Do you think more Australian musicians should comment and make music about what they see around them as well?
I think so, and I think that’s becoming more apparent in the storytelling singer-songwriter stuff that is coming out. Like The Smith Street Band, it’s definitely becoming more apparent and vocalised – the problems people have with the society in which they live. People feel oppressed or depressed; anxious. All these things which are a product of in the world in which they live, so we talk a lot about anxiety and mental health issues inadvertently but it’s all in there and Feeling Remains is about that and acknowledging that stuff. Anxiety can be a real thing that people struggle with.
People in the band have often struggled with mental conditions, and all those things that are essentially a product of the environment that we live in, its good to be outspoken about those things and to say that you feel this way and I think it will help people admit to others and themselves they aren’t very happy and they may have these problems. I think that in a lot of ways it’s a first step into resolving those problems within you. It’s potentially saying we wanted a voice that is being voiced more in music which I think is doing great things for those aspects of society and our demographic.
Does Bad//Dreems derive a lot of its sound from older acts?
Absolutely – like Died Pretty and My Ex , The Church, Australian Crawl. A lot of our stuff is very similar – also The Queen and some of that New Zealand stuff. It’s weird because we really like Cold Chisel, AC/DC and all that kind of stuff but I wouldn’t really say they are the most direct influences of ours yet.
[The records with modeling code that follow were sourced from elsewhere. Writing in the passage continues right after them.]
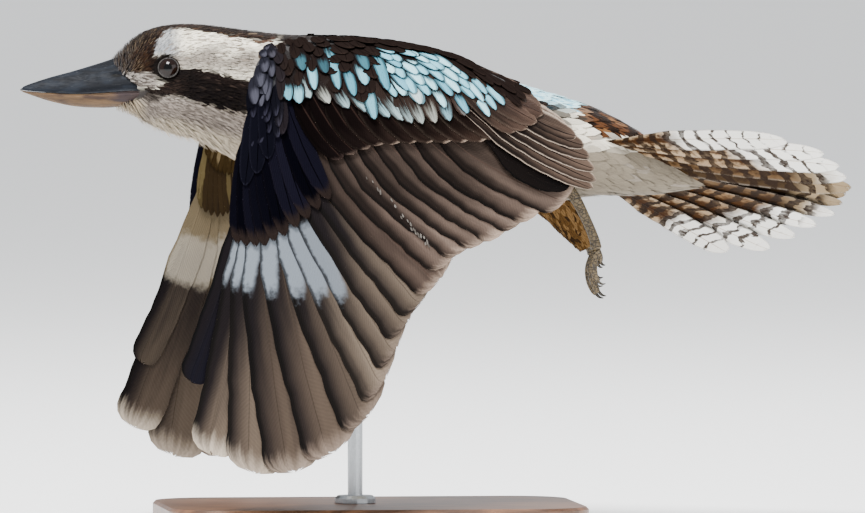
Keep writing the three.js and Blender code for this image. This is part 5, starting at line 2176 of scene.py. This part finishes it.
@dataclass(frozen=True)
class Studio:
    """Wide pale floor, soft light and the camera."""

    azimuth: float = -6.5
    elevation: float = 2.0
    distance: float = 9.0
    target: Spot = (0.0335, 0.0, 0.1444)
    width: float = 0.461
    sensor: float = 36.0
    floor_half: float = 45.0
    lamps: tuple[tuple[str, Spot, float, float], ...] = (
        ("key", (-0.9, -1.6, 2.9), 1.1, 300.0), ("fill", (1.9, -2.4, 1.2), 2.2, 40.0),
        ("rim", (0.6, 1.3, 2.2), 1.2, 45.0),
    )

    def build(self) -> None:
        """Make floor, light and camera."""
        self.floor()
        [self.lamp(*lamp) for lamp in self.lamps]
        self.camera()
        world = bpy.data.worlds.new("studio")
        world.use_nodes = True
        background = world.node_tree.nodes["Background"]
        background.inputs["Color"].default_value = (0.93, 0.96, 1.0, 1.0)
        background.inputs["Strength"].default_value = 0.8
        bpy.context.scene.world = world

    def floor(self) -> Object:
        """A floor so wide that its far part fills the picture behind the bird."""
        shape = bmesh.new()
        bmesh.ops.create_grid(shape, x_segments=1, y_segments=1, size=self.floor_half)
        mesh = bpy.data.meshes.new("floor")
        shape.to_mesh(mesh)
        shape.free()
        mesh.materials.append(PlainFinish("floor", "#FBFBFA", 0.3).make())
        piece = bpy.data.objects.new("floor", mesh)
        bpy.context.scene.collection.objects.link(piece)
        return piece

    def aimed(self, name: str, data: bpy.types.ID, spot: Vector) -> Object:
        """Place a light or camera so that it looks at the target."""
        thing = bpy.data.objects.new(name, data)
        thing.location = spot
        thing.rotation_euler = (Vector(self.target) - spot).to_track_quat("-Z", "Y").to_euler()
        bpy.context.scene.collection.objects.link(thing)
        return thing

    def lamp(self, name: str, spot: Spot, size: float, power: float) -> Object:
        """A square soft light."""
        light = bpy.data.lights.new(name, "AREA")
        light.size = size
        light.energy = power
        return self.aimed(name, light, Vector(spot))

    def camera(self) -> Object:
        """The camera at the photo's angle and framing."""
        lens = bpy.data.cameras.new("camera")
        lens.sensor_width = self.sensor
        lens.lens = self.sensor * self.distance / self.width
        lens.clip_end = 150.0
        turn, rise = math.radians(self.azimuth), math.radians(self.elevation)
        back = Vector((math.sin(turn) * math.cos(rise), -math.cos(turn) * math.cos(rise), math.sin(rise)))
        thing = self.aimed("camera", lens, Vector(self.target) + back * self.distance)
        bpy.context.scene.camera = thing
        return thing


@dataclass
class Kookaburra:
    """The whole bird."""

    trunk: TrunkSurface = TrunkSurface()
    marks: BodyMarks = BodyMarks()
    near_shank: LimbSurface = LimbSurface(((86, -13, 191), (92, -16.5, 181), (96.5, -18, 171)), (14, 9, 5))
    far_shank: LimbSurface = LimbSurface(
        ((88, 14, 188), (101, 17, 175), (111, 18, 160), (118.5, 18, 148)), (17, 12.5, 8, 4))
    near_bone: LimbSurface = LimbSurface(
        ((100, -18.5, 185), (107, -18.5, 177), (112.7, -18.5, 166.5), (118, -18.5, 154), (119.2, -18.5, 147)),
        (3.4, 3, 2.6, 2.7, 3.4))
    far_bone: LimbSurface = LimbSurface(
        ((114, 18, 157), (118, 18, 151.5), (120.5, 18, 148), (122.3, 18, 144.5)), (3.4, 3, 2.7, 3.4))

    def build(self) -> None:
        """Make every piece of the bird."""
        vane, cast, bars = vane_group(), cast_group(), bars_group()
        Trunk(self.trunk, self.marks, vane).build()
        Bill().build()
        eye = EyeFinish("eye").make()
        lid = ScaleFinish("eyelid", "#38332F", "#181411", (900.0, 900.0, 900.0)).make()
        for side in Side:
            Eye(side, self.trunk).build(eye, lid)
            Wing(side, vane, cast).build()
        Tail(vane, bars).build()
        finishes = [finish.make() for finish in (
            FeatherFinish("shank_down", vane, barbs=5.0, slant=0.35, depth=0.2, roughness=0.8, fray=0.0),
            SkinFinish("shank_skin"), ScaleFinish("leg", "#5C4D33", "#1D160D", (420.0, 420.0, 560.0)),
            HornFinish("claw", "#2D2A26", "#4B443B", 0.6, 0.35),
        )]
        Leg(Side.LEFT, self.near_shank, self.near_bone, *finishes).build()
        Leg(Side.RIGHT, self.far_shank, self.far_bone, *finishes).build()


def main() -> None:
    """Build the scene."""
    Kookaburra().build()
    Stand().dress()
    Studio().build()


if __name__ == "__main__":
    main()
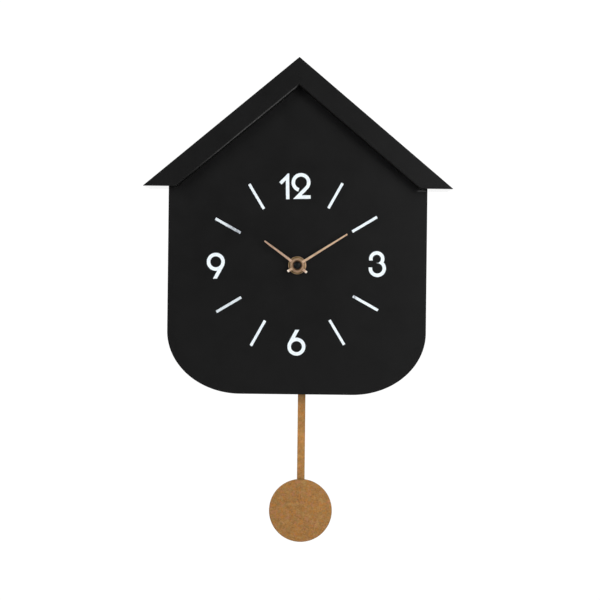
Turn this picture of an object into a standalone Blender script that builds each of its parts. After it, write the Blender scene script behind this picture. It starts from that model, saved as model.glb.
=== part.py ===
"""House-shaped wall clock with a battery movement and a swinging pendulum.

The origin is the hanging point in the wall plane. The front faces -Y, +X is to the right as seen
from the front, and +Z is up. All sizes are in metres.
"""
import math

import bmesh
import bpy
from mathutils import Matrix

PARTS = "pendulum_wall_clock"
TOOLS = "cutters_and_joins"

GAP = 0.0003
MARK_GAP = 0.0001
WELD = 0.000001

# Roof: two mitred boards whose eaves are cut level
ROOF_SLOPE = math.radians(40.0)
ROOF_THICKNESS = 0.0193
ROOF_HALF_WIDTH = 0.140
ROOF_FRONT = -0.060
APEX_Z = 0.0476
BOARD_EDGE = 0.0007

# Body: a face panel on side walls and a bottom rail with elliptical corners
BODY_HALF_WIDTH = 0.1176
BODY_BOTTOM_Z = -0.2573
FACE_FRONT = -0.0450
FACE_BACK = -0.0400
CORNER_RX = 0.0667
CORNER_RZ = 0.0566
CORNER_STEPS = 14
WALL = 0.009

EAVE_Z = APEX_Z - ROOF_HALF_WIDTH * math.tan(ROOF_SLOPE)
SOFFIT_APEX_Z = APEX_Z - ROOF_THICKNESS / math.cos(ROOF_SLOPE)
EAVE_INNER_X = (SOFFIT_APEX_Z - EAVE_Z) / math.tan(ROOF_SLOPE)
CORNER_X = BODY_HALF_WIDTH - CORNER_RX
CORNER_Z = BODY_BOTTOM_Z + CORNER_RZ

# Keyhole hanger under the ridge
BLOCK_HALF_WIDTH = 0.030
BLOCK_BOTTOM_Z = -0.034
BLOCK_DEPTH = 0.018
SEAT_DEPTH = 0.0030
PLATE_HALF_WIDTH = 0.010
PLATE_THICKNESS = 0.0012
PLATE_TOP_Z = 0.0150
PLATE_BOTTOM_Z = -0.0275
KEYHOLE_R = 0.0048
KEYHOLE_Z = -0.0120
KEYHOLE_SLOT_R = 0.0023
NAIL_CAVITY_HALF_WIDTH = 0.0070
NAIL_CAVITY_DEPTH = 0.0120
SCREW_ZS = {"hanger_screw_upper": 0.0098, "hanger_screw_lower": -0.0222}
SCREW_HEAD_R = 0.0030
SCREW_SHANK_R = 0.0011
SCREW_LENGTH = 0.0110

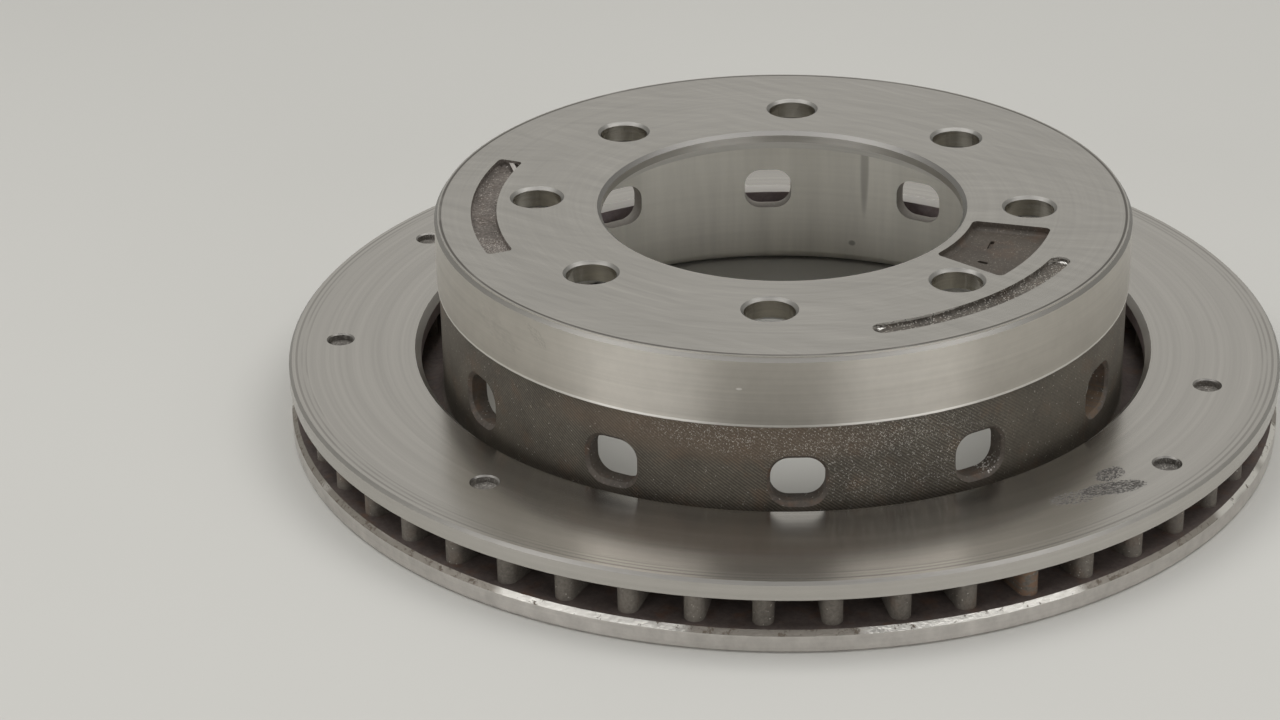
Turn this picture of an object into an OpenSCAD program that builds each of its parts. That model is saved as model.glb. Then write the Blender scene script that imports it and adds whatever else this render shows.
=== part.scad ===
// Slip-over brake disc: a vented friction ring and its hat, cast as one piece and then turned.
// The disc lies on its inboard friction face. The axis is Z, Z = 0 is that face, and the hat's
// wheel face is at the top. An angle is measured from +X, counter-clockwise seen from above.

/* [Friction ring] */
// Outside diameter of the friction ring
ring_d = 335.6; // [322:0.2:345]
// Thickness of the outboard plate, the upper one
outboard_t = 6.4; // [4:0.1:9]
// Thickness of the inboard plate, which carries the hat
inboard_t = 7.4; // [5:0.1:10]
// Height of the air gap between the plates
vent_gap = 10.6; // [7:0.1:14]
// Width of the open groove between the hat wall and the outboard plate
groove_w = 7.3; // [5:0.1:10]
// Chamfer on the outer edge of the outboard friction face
rim_chamfer = 1; // [0.4:0.1:2]
// Chamfer on the inner edge of the outboard plate
groove_chamfer = 2; // [0.5:0.1:3]
// Chamfer on the inner upper edge of the inboard rim, where the casting was fettled
vent_chamfer = 1.5; // [0.5:0.1:2.5]

/* [Vanes] */
// Number of cooling vanes
vane_count = 49; // [36:1:54]
// Thickness of a vane
vane_w = 6.5; // [4.5:0.1:8]
// Distance from the rim to the round nose of a vane
vane_rim_gap = 3.5; // [1.5:0.1:8]
// Distance from the edge of the outboard plate's hole to the inner nose of a vane
vane_groove_gap = 3; // [1:0.1:8]
// Angle of the first vane
vane_phase = -91.8; // [-180:0.1:180]

/* [Hat] */
// Overall height, from the inboard friction face to the wheel face
hat_h = 72.8; // [64:0.1:85]
// Outside diameter of the turned band round the top of the hat
band_d = 233; // [228:0.2:238]
// Height of the turned band
band_h = 24.1; // [16:0.1:26]
// Depth of the step from the turned band down to the cast wall
band_step = 0.7; // [0.3:0.1:2]
// Chamfer on the edge of the wheel face
crown_chamfer = 1.6; // [0.5:0.1:3]
// Thickness of the hat wall below the band
wall_t = 6.4; // [5:0.1:9]
// Thickness of the wheel flange
flange_t = 8.4; // [6:0.1:12]
// Radius of the fillet between the wall and the underside of the flange
flange_fillet = 5; // [2:0.5:6]
// Radius of the fillet between the wall and the inboard plate
plate_fillet = 4; // [1:0.5:4.5]
// Radius of the round edge at the mouth of the hat
mouth_round = 3; // [2:0.5:5.5]

/* [Hub side] */
// Width of the cast margin at the mouth, between the hat and the inboard friction face
margin_w = 9.5; // [6:0.5:12]
// Depth of that margin below the friction face
margin_depth = 1.2; // [0.5:0.1:2.5]
// Diameter of the machined hub seat under the flange
seat_d = 196; // [188:1:198]
// Depth of the hub seat in the underside of the flange
seat_depth = 0.6; // [0.3:0.1:1.5]

/* [Bore and wheel studs] */
// Diameter of the pilot bore
bore_d = 121.3; // [116:0.1:126]
// Chamfer on the upper end of the pilot bore
bore_chamfer = 1.3; // [0.5:0.1:2]
// Chamfer on the lower end of the pilot bore, which leads the disc over its hub
bore_lead = 4; // [1:0.1:4.5]
// Diameter of the circle of stud holes
stud_circle_d = 165.1; // [162:0.1:168]
// Number of stud holes
stud_count = 8; // [6:1:8]
// Diameter of a stud hole
stud_hole_d = 16.4; // [13:0.1:17.5]
// Chamfer on both ends of a stud hole
stud_chamfer = 1; // [0.3:0.1:1.4]
// Angle of the first stud hole
stud_phase = -2.5; // [-6:0.1:-1.5]

/* [Windows in the hat wall] */
// Number of windows
window_count = 12; // [8:1:14]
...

Sometimes it’s a bit misleading to pass us off as “pub rock” I think because with that comes bad connotations often with beer swilling idiots who are obnoxious – we’re not like that at all. That’s the very thing we are outspoken about, being against. But at the same time you could argue there is a bit of flattery there in saying that we’re pub rock and likening us to those bands. But those bands just don’t really feel that fitting but fair enough if people want to describe us like that, it’s entirely fine by us. I feel it takes away from the thought, or intellect we are trying to put into it.